We have nothing big planned for this weekend, and I think we’ll keep it that way. I need to catch up on bills, laundry, and a little chillin’. The pool and a lounge chair are screaming my name.

Gettin’ ready for a cruise

Earlier this year Poolboy decided he wanted to organize a family vacation.

We have been on so many we can’t count them all a number of cruises and that is Poolboy’s all-time favorite activity. He did the research back in the winter and came up with an extremely good deal on a five-day Carnival cruise out of Tampa in the fall.

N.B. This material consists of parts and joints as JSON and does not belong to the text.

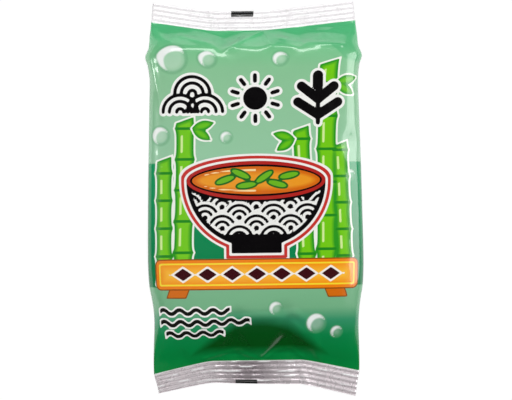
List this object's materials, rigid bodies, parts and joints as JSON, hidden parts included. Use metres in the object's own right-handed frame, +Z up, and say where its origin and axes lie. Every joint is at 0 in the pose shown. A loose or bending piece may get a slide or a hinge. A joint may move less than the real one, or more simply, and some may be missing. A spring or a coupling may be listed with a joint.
{
  "type": "sealed packet of dried wakame",
  "caption": "Sealed plastic-film pillow packet of dried cut seaweed, with ribbed end seals, a folded back seam and loose crinkled flakes inside.",
  "frame": {"origin": "on the resting plane, under the middle of the packet's bounding box", "axes": "+X across the packet, to the right of its printed front; +Y along it towards its top edge; +Z up, out of its printed front"},
  "size_m": [0.0956, 0.175, 0.0184],
  "materials": {
    "printed_film": "glossy printed laminate",
    "dried_seaweed": "matt, dry and crinkled"
  },
  "bodies": {
    "root": {"film_pouch": "printed_film", "wakame_flake_01": "dried_seaweed", "wakame_flake_02": "dried_seaweed", "wakame_flake_03": "dried_seaweed", "wakame_flake_04": "dried_seaweed", "wakame_flake_05": "dried_seaweed", "wakame_flake_06": "dried_seaweed", "wakame_flake_07": "dried_seaweed", "wakame_flake_08": "dried_seaweed", "wakame_flake_09": "dried_seaweed", "wakame_flake_10": "dried_seaweed", "wakame_flake_11": "dried_seaweed", "wakame_flake_12": "dried_seaweed", "wakame_flake_13": "dried_seaweed", "wakame_flake_14": "dried_seaweed", "wakame_flake_15": "dried_seaweed", "wakame_flake_16": "dried_seaweed", "wakame_flake_17": "dried_seaweed", "wakame_flake_18": "dried_seaweed", "wakame_flake_19": "dried_seaweed", "wakame_flake_20": "dried_seaweed", "wakame_flake_21": "dried_seaweed", "wakame_flake_22": "dried_seaweed", "wakame_flake_23": "dried_seaweed", "wakame_flake_24": "dried_seaweed", "wakame_flake_25": "dried_seaweed", "wakame_flake_26": "dried_seaweed", "wakame_flake_27": "dried_seaweed", "wakame_flake_28": "dried_seaweed", "wakame_flake_29": "dried_seaweed", "wakame_flake_30": "dried_seaweed", "wakame_flake_31": "dried_seaweed", "wakame_flake_32": "dried_seaweed", "wakame_flake_33": "dried_seaweed", "wakame_flake_34": "dried_seaweed", "wakame_flake_35": "dried_seaweed", "wakame_flake_36": "dried_seaweed", "wakame_flake_37": "dried_seaweed", "wakame_flake_38": "dried_seaweed", "wakame_flake_39": "dried_seaweed", "wakame_flake_40": "dried_seaweed", "wakame_flake_41": "dried_seaweed", "wakame_flake_42": "dried_seaweed", "wakame_flake_43": "dried_seaweed", "wakame_flake_44": "dried_seaweed", "wakame_flake_45": "dried_seaweed"}
  },
  "joints": []
}
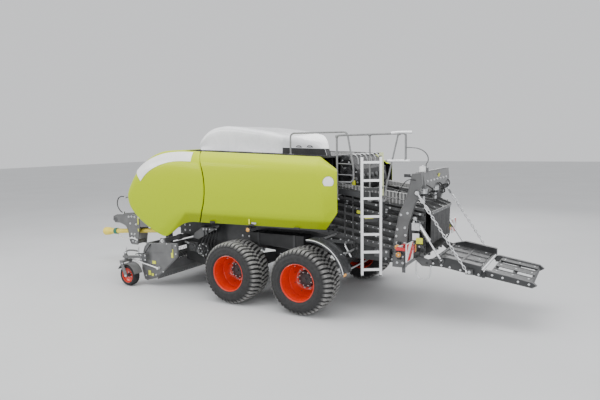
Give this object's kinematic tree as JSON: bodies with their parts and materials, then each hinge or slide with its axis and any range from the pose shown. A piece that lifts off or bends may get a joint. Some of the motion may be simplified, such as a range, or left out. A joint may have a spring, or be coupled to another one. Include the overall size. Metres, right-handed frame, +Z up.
{
  "type": "square baler",
  "caption": "Towed tandem-axle large square baler: bale channel, swing-up side panels and hood, pickup, folding bale chute, drawbar and parking jack.",
  "frame": {"origin": "centre of the machine's length and width, on the floor that it stands on", "axes": "+X forwards to the drawbar, +Y to the machine's left, +Z up"},
  "size_m": [9.1968, 2.9806, 2.945],
  "materials": {
    "chassis_paint": "satin",
    "arm_paint": "satin",
    "bright_steel": "galvanised",
    "green_panel": "gloss",
    "white_cover": "gloss",
    "roof_sheet": "satin",
    "tyre": "matt",
    "rim": "gloss",
    "gauge_tyre": "matt",
    "guard_yellow": "satin",
    "shaft_steel": "satin",
    "rail_paint": "satin",
    "aluminium": "satin",
    "board": "satin",
    "curtain": "matt",
    "hose": "satin"
  },
  "bodies": {
    "chassis": {"main_frame": "chassis_paint", "bogie_beams": "chassis_paint", "front_axle": "chassis_paint", "rear_axle": "chassis_paint", "drawbar": "chassis_paint", "tow_eye": "bright_steel", "pto_guard": "guard_yellow", "jack_tube": "chassis_paint", "channel_floor": "chassis_paint", "channel_walls": "chassis_paint", "channel_roof": "chassis_paint", "tension_arms": "arm_paint", "tension_beam": "arm_paint", "tension_cylinders": "arm_paint", "knotter_housing": "chassis_paint", "body_roof": "roof_sheet", "top_cover": "white_cover", "twine_boxes": "chassis_paint", "drive_block": "chassis_paint", "feeder_housing": "chassis_paint", "handrails": "rail_paint", "ladder_mount": "chassis_paint", "fenders": "bright_steel", "warning_boards": "board", "side_bow": "bright_steel", "front_hose": "hose", "rail_cable": "hose", "beam_cable": "hose"},
    "pressure_flap": {"top_flap": "chassis_paint", "tension_rods": "bright_steel", "mouth_curtain": "curtain"},
    "drive_shaft": {"pto_shaft": "shaft_steel"},
    "jack": {"jack_leg": "bright_steel"},
    "left_door": {"panel_left": "green_panel"},
    "right_door": {"panel_right": "green_panel"},
    "hood": {"front_hood": "green_panel"},
    "wheel_fl": {"tyre_front_left": "tyre", "rim_front_left": "rim"},
    "wheel_fr": {"tyre_front_right": "tyre", "rim_front_right": "rim"},
    "wheel_rl": {"tyre_rear_left": "tyre", "rim_rear_left": "rim"},
    "wheel_rr": {"tyre_rear_right": "tyre", "rim_rear_right": "rim"},
    "steer_l": {"knuckle_left": "chassis_paint"},
    "steer_r": {"knuckle_right": "chassis_paint"},
    "steer_link": {"tie_rod": "chassis_paint"},
    "pickup": {"pickup_frame": "arm_paint"},
    "reel": {"pickup_reel": "arm_paint"},
    "roller": {"crop_roller": "arm_paint"},
    "caster_l": {"gauge_fork_left": "arm_paint"},
    "caster_r": {"gauge_fork_right": "arm_paint"},
    "gauge_l": {"gauge_wheel_left": "gauge_tyre"},
    "gauge_r": {"gauge_wheel_right": "gauge_tyre"},
    "chute": {"chute_main": "chassis_paint"},
    "chute_end": {"chute_rear": "chassis_paint"},
    "chute_chains": {"chains": "bright_steel"},
    "fold_barrels": {"chute_barrels": "arm_paint"},
    "fold_rods": {"chute_rods": "bright_steel"},
    "access_ladder": {"ladder": "aluminium"}
  },
  "joints": [
    {"name": "wheel_front_left_spin", "type": "hinge", "parent": "chassis", "child": "wheel_fl", "pos_m": [-0.053, 1.21, 0.515], "axis": [0, 1, 0], "continuous": true},
    {"name": "wheel_front_right_spin", "type": "hinge", "parent": "chassis", "child": "wheel_fr", "pos_m": [-0.053, -1.21, 0.515], "axis": [0, 1, 0], "continuous": true},
    {"name": "steer_left", "type": "hinge", "parent": "chassis", "child": "steer_l", "pos_m": [-1.358, 0.85, 0.515], "axis": [0, 0, 1], "range_deg": [-12, 12]},
    {"name": "steer_right", "type": "hinge", "parent": "chassis", "child": "steer_r", "pos_m": [-1.358, -0.85, 0.515], "axis": [0, 0, 1], "range_deg": [-12, 12]},
    {"name": "steer_link_slide", "type": "slide", "parent": "chassis", "child": "steer_link", "axis": [0, 1, 0], "range_m": [-0.045, 0.045]},
    {"name": "wheel_rear_left_spin", "type": "hinge", "parent": "steer_l", "child": "wheel_rl", "pos_m": [-1.358, 1.21, 0.515], "axis": [0, 1, 0], "continuous": true},
    {"name": "wheel_rear_right_spin", "type": "hinge", "parent": "steer_r", "child": "wheel_rr", "pos_m": [-1.358, -1.21, 0.515], "axis": [0, 1, 0], "continuous": true},
    {"name": "drive_shaft_spin", "type": "hinge", "parent": "chassis", "child": "drive_shaft", "pos_m": [2.812, 0, 0.813], "axis": [0.9969, 0, -0.0781], "continuous": true},
    {"name": "jack_lift", "type": "slide", "parent": "chassis", "child": "jack", "axis": [0, 0, 1], "range_m": [0, 0.35]},
    {"name": "left_door_open", "type": "hinge", "parent": "chassis", "child": "left_door", "pos_m": [-1.358, 1.075, 2.416], "axis": [0.9992, 0, 0.0399], "range_deg": [0, 75]},
    {"name": "right_door_open", "type": "hinge", "parent": "chassis", "child": "right_door", "pos_m": [-1.358, -1.075, 2.416], "axis": [-0.9992, 0, -0.0399], "range_deg": [0, 75]},
    {"name": "hood_open", "type": "hinge", "parent": "chassis", "child": "hood", "pos_m": [1.067, 0, 2.555], "axis": [0, -1, 0], "range_deg": [0, 50]},
    {"name": "pressure_flap_tilt", "type": "hinge", "parent": "chassis", "child": "pressure_flap", "pos_m": [-2.273, 0, 1.785], "axis": [0, 1, 0], "range_deg": [-2, 2]},
    {"name": "pickup_lift", "type": "hinge", "parent": "chassis", "child": "pickup", "pos_m": [1.652, 0, 0.88], "axis": [0, -1, 0], "range_deg": [0, 15]},
    {"name": "reel_spin", "type": "hinge", "parent": "pickup", "child": "reel", "pos_m": [1.932, 0, 0.365], "axis": [0, 1, 0], "continuous": true},
    {"name": "crop_roller_lift", "type": "hinge", "parent": "pickup", "child": "roller", "pos_m": [1.752, 0, 0.7], "axis": [0, -1, 0], "range_deg": [0, 15]},
    {"name": "caster_left_swivel", "type": "hinge", "parent": "pickup", "child": "caster_l", "pos_m": [2.457, 1.33, 0.5], "axis": [0, 0, 1], "range_deg": [-25, 25]},
    {"name": "caster_right_swivel", "type": "hinge", "parent": "pickup", "child": "caster_r", "pos_m": [2.457, -1.33, 0.5], "axis": [0, 0, 1], "range_deg": [-25, 25]},
    {"name": "gauge_left_spin", "type": "hinge", "parent": "caster_l", "child": "gauge_l", "pos_m": [2.372, 1.33, 0.2], "axis": [0, 1, 0], "continuous": true},
    {"name": "gauge_right_spin", "type": "hinge", "parent": "caster_r", "child": "gauge_r", "pos_m": [2.372, -1.33, 0.2], "axis": [0, 1, 0], "continuous": true},
    {"name": "chute_fold", "type": "hinge", "parent": "chassis", "child": "chute", "pos_m": [-3.133, 0, 0.85], "axis": [0, 1, 0], "range_deg": [0, 75]},
    {"name": "chute_end_fold", "type": "hinge", "parent": "chute", "child": "chute_end", "pos_m": [-3.908, 0, 0.715], "axis": [0, 1, 0], "range_deg": [-150, 0]},
    {"name": "chain_swing", "type": "hinge", "parent": "chassis", "child": "chute_chains", "pos_m": [-3.008, 0, 1.883], "axis": [0, -1, 0], "range_deg": [0, 36]},
    {"name": "fold_barrel_swing", "type": "hinge", "parent": "chassis", "child": "fold_barrels", "pos_m": [-2.958, 0, 1.5], "axis": [0, -1, 0], "range_deg": [0, 12]},
    {"name": "fold_rod_slide", "type": "slide", "parent": "fold_barrels", "child": "fold_rods", "axis": [0.5482, 0, 0.8364], "range_m": [0, 0.255]},
    {"name": "ladder_lift", "type": "slide", "parent": "chassis", "child": "access_ladder", "axis": [0, 0, 1], "range_m": [0, 0.4]}
  ],
  "couplings": [
    {"joint": "steer_right", "follows": "steer_left", "ratio": 1},
    {"joint": "steer_link_slide", "follows": "steer_left", "m_per_rad": -0.205},
    {"joint": "chain_swing", "follows": "chute_fold", "ratio": 0.45},
    {"joint": "fold_barrel_swing", "follows": "chute_fold", "ratio": 0.143},
    {"joint": "fold_rod_slide", "follows": "chute_fold", "m_per_rad": 0.189}
  ]
}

The group grew to 16 people (all adults), including our entire immediate family, Son-in-Law’s brother and sister-in-law, and a good group from Mrs. Poolman’s side of the family in Jacksonville.

A number of the group will be on their first cruise. As we get closer the excitement is building. We are going to have a pre-cruise preparation gathering this evening at Casa Poolman to bring all the newbys up to speed and to coordinate travel and shore excursion arrangements.

Like many enjoyable activities, half the fun is in the anticipation and the memories after it’s over.

Love that ‘beer butt chicken’

We had some folks over for a “float-in” Sunday afternoon. I cooked some “Beer Butt Chicken.” If you have never tried this, it is worth a shot.

1.) Mrs. P put together an herb rub which she applied to the birds the night before and sealed them in plastic bags in the refrigerator overnight.

2.) You take one can of beer for each bird, and after draining some of the beer (either in the sink or down your throat, as you will), you stick the can of beer into the large cavity of the chicken.

3.) We have some wire frames designed to hold the beer and the chicken, but supposedly you can use the drumsticks to form a tripod and keep the bird-beer combination vertical.

4.) I cooked it slowly on a covered gas grill. It took about an hour and a half, but it doesn’t require a lot of attention. As a matter of fact, I imagine the fewer times you open the grill, the better.

The end result was very tasty and very, very moist and tender chicken. Our company sure seemed to like it. If not, they sure faked it well.